Each crew member has an employment contract that specifies their salary, but how do you really get paid when you work on board a cruise ship? What are the taxes and deductions for cruise ship crew? How do you get your salary from the ship to your bank account and is it possible to save money while working on a cruise ship? Here are some answers.
Cruise Ship Employee Contract and Agreements
Each crew member must sign an employment agreement or an employment contract before starting each contract. They may do this before they leave home or once onboard their ship. The contract lists the crewmember’s position, the length of the employment agreement and how much they will be paid.
The employee’s employment contract also states the expected hours that will be worked. For example an employment agreement may state that you can expect to work an average of 11 hours per day, seven days per week. Alternatively, the contract may state that the employee may work up to 70 hours per week, seven days per week.
Some contracts may pay overtime. In the case of Royal Caribbean, their Getting Onboard Employee Handbook states, “You may be required to work more than 70 hours per week, or overtime. If so, non-management employees will be paid for the overtime hours worked.” Check with your recruiter if overtime is paid and at what number of hours is considered overtime.
Cruise Ship Jobs Salary
Not all employees that work in the same department and in the same position make the same salary. Each employment contract is different depending on crewmember’s nationality. For example, a youth counsellor from the Philippines makes less than a youth counsellor from Canada. This also explains why some cruise lines hire a limited amount of counsellors from North America. Each employee must sign their employment agreement, agreeing to the specified salary.
How Are Tips Paid?
Cruise lines generally do not make any promises as to how much tips or gratuities will actually be paid. Some all-inclusive cruise lines (where tips are included on cruise fare for passenger) pay a higher wage for cabin stewards and waiters because there is no tip pool. Alternatively, many cruise lines pay a lower wage because passengers do pay tips.
Generally speaking, during each cruise on each ship, passengers pay gratuities which go into a “pool” that is divided between the crewmembers that are part of the hotel and dining pool. For many cruise lines, the gratuities are automatically deducted from the passenger’s onboard account to be paid out to the crew at the end of the month.

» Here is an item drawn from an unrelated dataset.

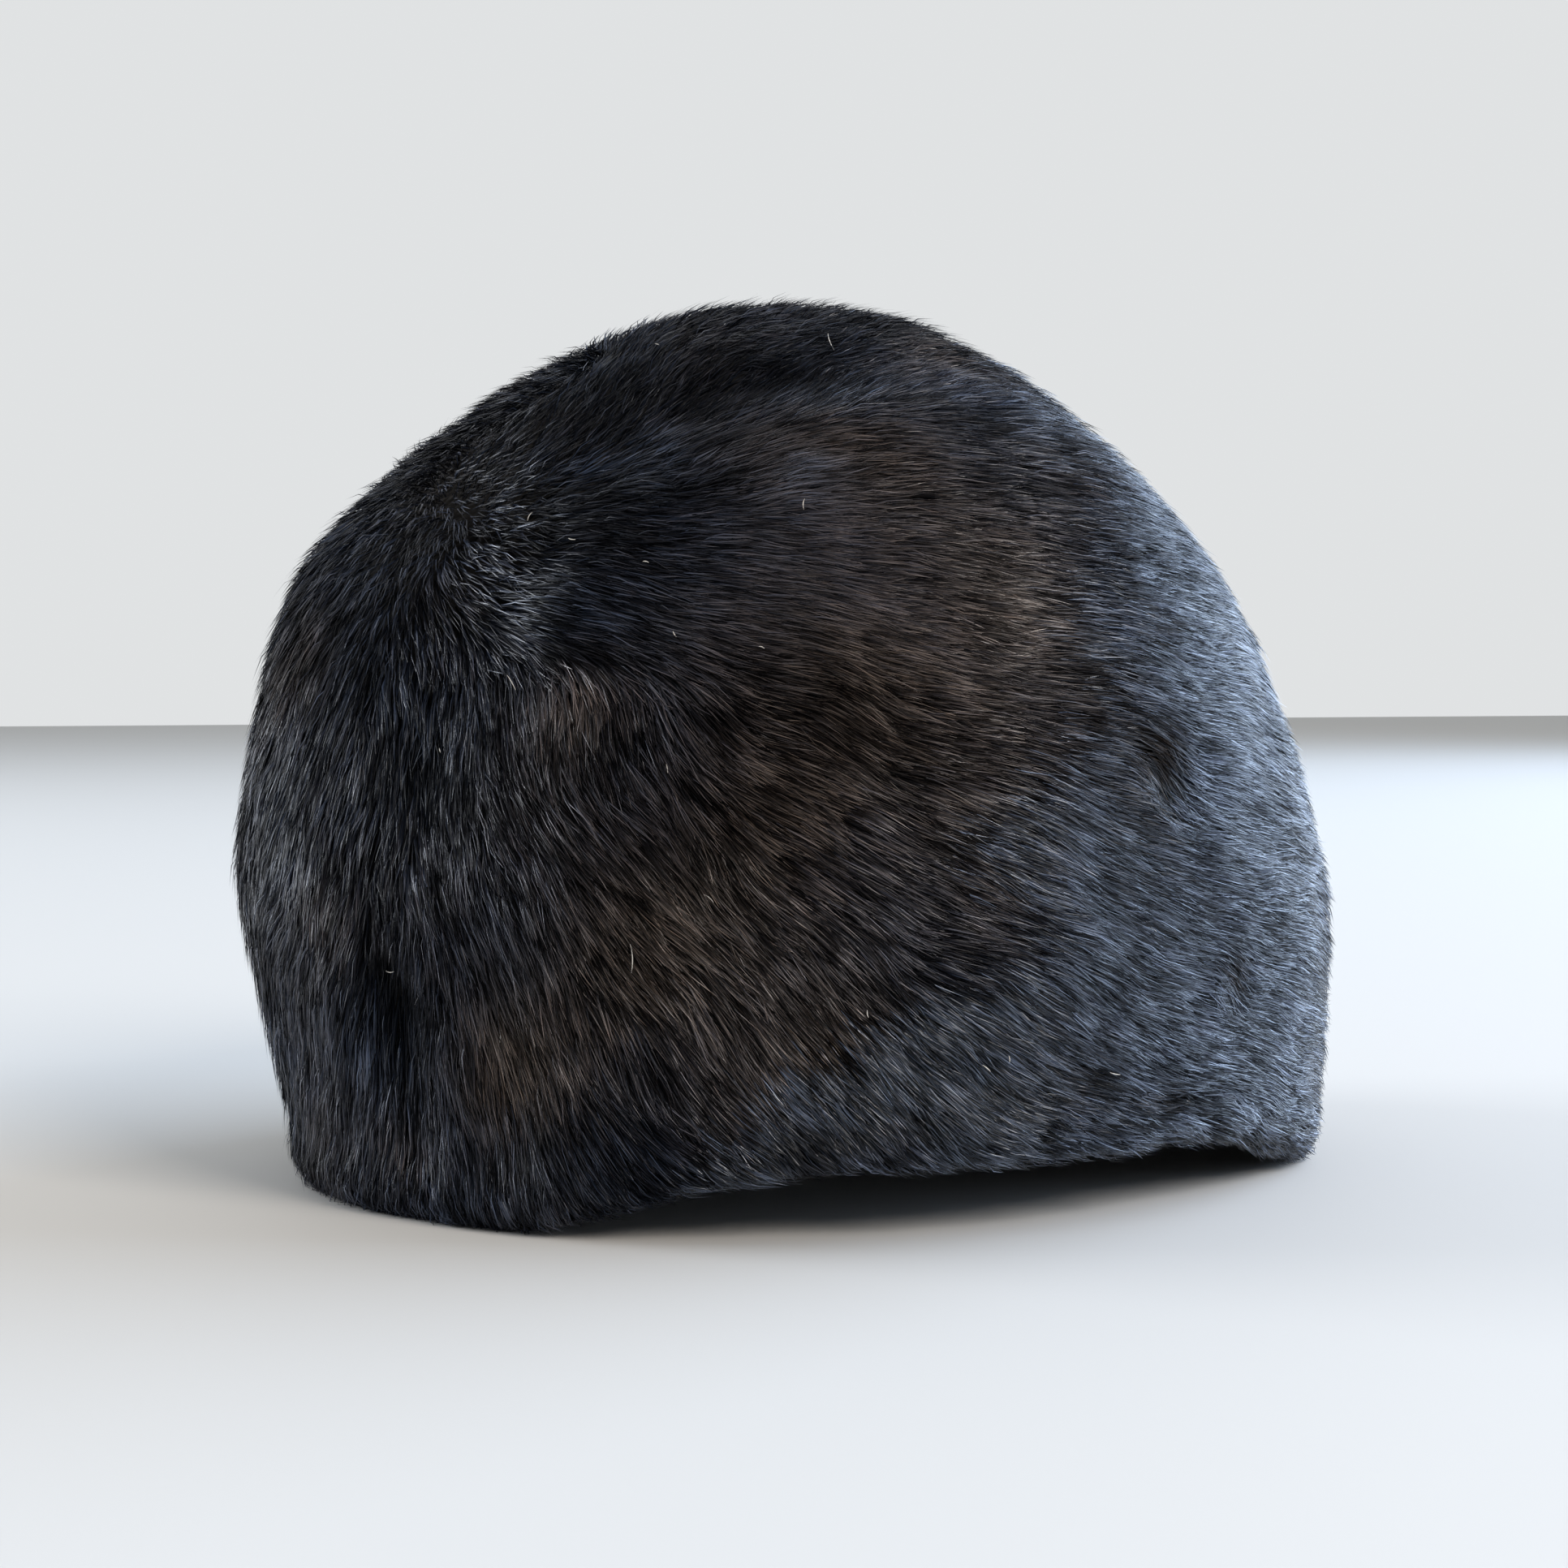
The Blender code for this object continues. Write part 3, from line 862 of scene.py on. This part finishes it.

Taxes on Cruise Ship Employment Income
Crew members are responsible for any taxes due to their country of origin. Only United States citizens or employees that reside in the USA will have US federal taxes deducted from their pay. Depending on your employment contract and the country where you are a citizen will determine how you are paid onboard also.
Some countries do not require their citizens to pay taxes on employment income if they are a seafarer. On the other hand if you are a citizen of a country that requires you to report your worldwide income on your tax return, you may have to pay taxes when you file your tax return at the end of the year. The bottom line is that taxes will not be deducted from your payroll, but some nationalities will be responsible to remit taxes at the end of the year.
Seafarers need to educate themselves about their own countries tax rules. Here two useful links:
The cruise line’s hiring partner or human resource recruiter will discuss with the employee how they will be paid, how much they will be paid and what deductions will be made on their payroll.
How Cruise Ship Crew Members Get Paid
Crew members are paid on a monthly basis at the end of each month. Depending on your nationality and what you have organized with your hiring partner or human resource recruiter will determine what currency you will be paid in, if you will be paid in cash, or if you will be paid by direct deposit.
If the crew member starts their contract halfway through the month they may have to wait until the end of the next full month to be paid. This depends on the cruise line you work for and your employment agreement.
Many cruise lines have a direct deposit option for their employees working on cruise ships. This is typically set up before the crewmember even leaves home. Crew members may also choose to wire transfer money to their land-based bank account for a fee. Make sure to bring a void check and a bank statement that shows the bank account number and the name on the account. Alternatively, crew members can obtain a crew safety deposit box onboard some cruise ships to keep their money secure.
Be aware of how much cash you want to travel with on your way home. Most countries make you declare how much currency you have in your possession. Plus, you may not to want to make any large one lump sum once you get to your home bank. Most banks must report single deposits in excess of $10,000.
The Crew Office
The Crew Office on a cruise ship is managed by the Crew Purser or Crew Administrator. This office looks after the crew payroll including the payment of gratuities. They also collect crew expenses (ie. bar bills) at the end of each month. While working onboard, the crew office is your link to head office and all correspondence about payroll issues need to be sent through the crew office.
How to Save Money Working on a Cruise Ship
The best way to save money is to not have the cash on board. By either direct deposit or wiring your money home, having no access to the cash virtually eliminates the temptation to spend it. You have very few expenses working onboard since your normal monthly expenses (like rent, food, etc.) are covered or inexpensive. If you want to end your contract with a large amount of savings, you’ll need to learn to resist shopping in the ports and in the shops on board.